10–15 У Стани думаю о Кисе
11 30 Ложусь Покойночи детик
9
9 30 Доброе утро Лиска
10 35 Люблю Кисю до чая
12 ч Люблю Лисика
12 45 Люблю Кисю у Шкловька.
2 ч Люблю Кисю на Исаакиев<ской> площади
6 30 Кися
7 15 Глазки болят
7 17 Играю на биллиарде чтоб Кисе шиколад
9 35 Люблю Кисю
10
10 30 Люблю
12 20 Люблю
8 10 Доброе утро детик Любимый
10 45 Люблю Лику в Лит<нрзб.> обществе
1 Люблю Кису в Комис<нрзб.>
Люблю Кисю в 3 ч 45 минут
8 Еду к тебе рад ужасно детка
10 Скоро Кися
7 35 Кисик
9 35 Поезд подходит к Кисе или как говорит спутник к Москве
Владимир Владимирович Маяковский. Из письма Л. Ю. Брик, 21 ноября 1921 г.:
Теперь о самом главном.
В письме Волоситу ты задаешь серию вопроситов. Вот тебе ответы:
1) «Честно» тебе сообщаю, что ни на одну секунду не чувствовал я себя без тебя лучше чем с тобой.
2) Ни одной секунды я не радовался что ты уехала а ежедневно ужаснейше горюю об этом
3) К сожалению никто не капризничает.
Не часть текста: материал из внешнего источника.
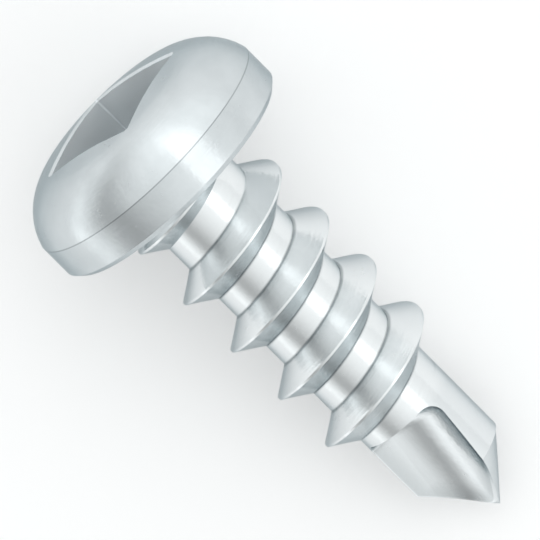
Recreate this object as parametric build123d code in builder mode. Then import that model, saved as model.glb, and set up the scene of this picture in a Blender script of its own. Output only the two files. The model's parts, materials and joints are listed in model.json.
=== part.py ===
from build123d import *

import os
from math import atan, ceil, cos, degrees, radians, sin, sqrt, tan

# Self drilling screw: pan head with a square drive recess, a coarse right-hand thread that is
# sharp and widely spaced, and a two-flute drill point. One piece of cold-headed, thread-rolled
# and point-forged steel, zinc plated. All sizes are in millimetres.
# The screw is modelled upright, with its axis on Z, its bearing face at z = 0, its head above
# and its point below. It is then laid down as it comes to rest on a flat surface.

# Head
head_diameter = 9.5
head_height = 3.25
side_height = 1.38
shoulder_radius = 2.2
shoulder_crease = 15.0
bearing_edge_chamfer = 0.2
bearing_clearance = 0.03

# Square recess
recess_across_flats = 4.15
recess_depth = 1.9
recess_draft = 2.0
recess_corner_radius = 0.12
recess_floor_slope = 15.0
recess_edge_break = 0.08

# Shank and point
length = 16.0
root_diameter = 3.6
point_angle = 80.0
point_relief = 0.2
relief_direction = 10.0

# Thread
thread_diameter = 5.5
thread_pitch = 2.31
thread_angle = 69.0
crest_width = 0.08
thread_start = 0.1
thread_length = 11.4
thread_end_direction = 26.0
head_fade_length = 1.7
head_fade_depth = 0.45
run_out_length = 0.9
run_out_margin = 0.03
thread_embed = 0.15

# Rest: the side of the screw that lies down, as a direction about its axis
rest_direction = 79.4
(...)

Ради христа приезжай поскорее и покапризничай
4) Нервочки у меня трепатые только от того что наши паршивые кисы разъехались.
5) Я твой весь
6) Мне никто, никто никто кроме тебя не нужен.
Лили Юрьевна Брик:
Не могу вспомнить, как начались у нас разговоры о быте. После голодных, холодных первых лет революции и гражданской войны возврат бытовых привычек стал тревожить нас. Казалось, вместе с белыми булками вернется старая жизнь. Мы часто говорили об этом, но не делали никаких выводов.
Не помню, почему я оказалась в Берлине раньше Маяковского. Помню только, что очень ждала его там. Мечтала, как мы будем вместе осматривать чудеса искусства и техники.
Поселились в «Курфюрстен-отеле», где потом всегда останавливался Маяковский, когда бывал в Берлине.
Но посмотреть удалось мало.
У Маяковского было несколько выступлений, а остальное время… Подвернулся карточный партнер, русский, и Маяковский дни и ночи сидел в номере гостиницы и играл с ним в покер. Выходил, чтобы заказать мне цветы – корзины такого размера, что они с трудом пролезали в двери, или букеты, которые он покупал вместе с вазами, в которых они стояли в витрине цветочного магазина. Немецкая марка тогда ничего не стоила, и мы с нашими деньгами неожиданно оказались богачами.
Утром кофе пили у себя, а обедать и ужинать ходили в самый дорогой ресторан «Хорхер», изысканно поесть и угостить товарищей, которые случайно оказывались в Берлине. Маяковский платил за всех, я стеснялась этого, мне казалось, что он похож на купца или мецената. Герр Хорхер и кельнер называли его «герр Маяковски», старались всячески угодить богатому клиенту. <…>
Из Берлина Маяковский ездил тогда в Париж по приглашению Дягилева. Через неделю он вернулся, и началось то же самое.
Так мы прожили два месяца.
Вернувшись в Москву, Маяковский вскоре объявил два своих выступления. Первое: «Что Берлин?» Второе: «Что Париж?» (Кажется, так они назывались на афише.)
В день выступления – конная милиция у входа в Политехнический. Маяковский пошел туда раньше, а я – к началу. Он обещал встретить меня внизу. Прихожу – его нет. Бежал от несметного количества не доставших билета, которых уже некуда ни посадить, ни даже поставить. Обо мне предупредил в контроле, но к контролю не прорваться. Кто-то как-то меня протащил.
В зале давка. Публика усаживается по два человека на одно место. Сидят в проходах на ступенях и на эстраде, свесив ноги. На эстраде – в глубине и по бокам – поставлены стулья для знакомых.
Под гром аплодисментов вышел Маяковский и начал рассказывать – с чужих слов. Сначала я слушала, недоумевая и огорчаясь. Потом стала прерывать его обидными, но, казалось мне, справедливыми замечаниями.
Я сидела, стиснутая на эстраде. Маяковский испуганно на меня косился. Комсомольцы, мальчики и девочки, тоже сидевшие на эстраде, свесив ноги, и слушавшие, боясь пропустить слово, возмущенно и тщетно пытались остановить меня. Вот, должно быть, думали они, буржуйка, не ходила бы на Маяковского, если ни черта не понимает… Так они приблизительно и выражались.